DEC Environmental Conservation Police Officer Highlights - The Fisherman

DEC Environmental Conservation Police Officer Highlights

On May 8, Sgt. Auguscinski and ECO Brussell inspected a vessel in Queens County and found the crew in possession of a 700-pound Bluefin Tuna. ECOs were tipped off by a Facebook post to meet the vessel at the dock. Upon inspection of the vessel, the Officers found that the crew did not possess the Federal Highly Migratory Species permit needed to fish for tuna. Officers in DEC’s Region 2 are also deputized NOAA Officers and referred the case to the federal agency to adjudicate.

ECOs Simmons and Della Rocco worked a late shift on April 24 in hopes of protecting the striped bass migrating through Long Island waters. What started as a slow night picked up quickly when rumors spread among anglers that there were fish to be caught on the North Shore near Stony Brook. Using night vision, ECO Simmons lasered in on a group of anglers. After a while, the group started pulling striped bass up on the beach. In a matter of minutes, two anglers had caught and kept five undersized striped bass. ECO Simmons and Della Rocco confronted them, found the fish, and issued four tickets for possession of undersized striped bass over the possession limit.

On April 24, ECO DeRose received a call from a complainant reporting nearby anglers who had caught a small striped bass but did not return it to the water. ECO DeRose reached out to ECO Perkins to assist and both Officers quickly responded. While ECO Perkins interviewed the fishermen, ECO DeRose and K9 Cramer searched the adjacent area. Although the fishermen all said they did not catch anything, K9 Cramer’s nose proved otherwise. The dog detected a bag hidden in a space in the bulkhead just above the incoming tide. Confronted with the evidence, one fisherman stepped forward and admitted the fish belonged to him. Officers seized the fish and ticketed the angler.
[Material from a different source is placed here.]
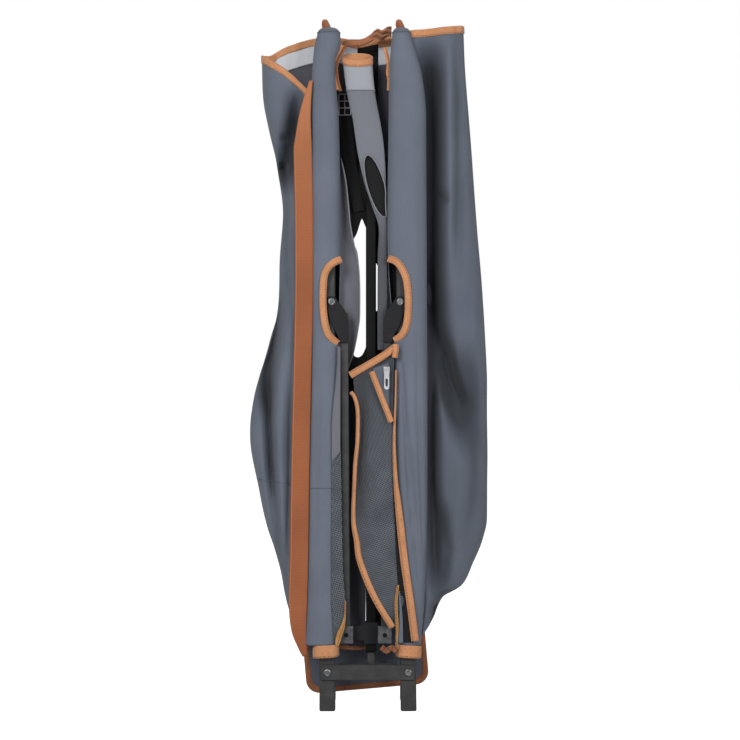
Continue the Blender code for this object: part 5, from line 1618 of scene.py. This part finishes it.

On April 23, ECOs called in K9 Cramer to investigate two anglers observed catching a striped bass that appeared to be undersized. When confronted, both fishermen insisted they did not catch anything. ECO DeRose brought in K9 Cramer and the four-legged officer quickly located a fully concealed undersized striped bass under a fallen tree. Before long, K9 Cramer found three more undersized fish in the area. The ECOs issued both fishermen tickets for possessing undersized striped bass and possessing over the daily limit of one striped bass. One of the anglers was well known to both ECOs, as this incident marks the third time this season officers have caught him with illegal striped bass. Consequently, the ECOs seized his fishing poles and tackle. The tickets are returnable to the First District Court of Nassau County.

On April 8, seven days before the opening of striped bass season, ECOs Pabes and Macropoulos conducted surveillance at a popular fishing spot where the Officers watched a group of anglers catch at least two bass without releasing the fish. The ECOs observed the fishermen walk out of sight with their catch and return without the fish. The ECOs, including K9 Cramer, approached the fishing party who claimed they had not caught anything. K9 Cramer quickly alerted the Officers to an area where the anglers had stashed a total of 11 out-of-season striped bass, most of which would have been undersized if the season were open. Officers issued tickets to four fishermen for possession of striped bass out of season, returnable to the First District Court of Nassau County.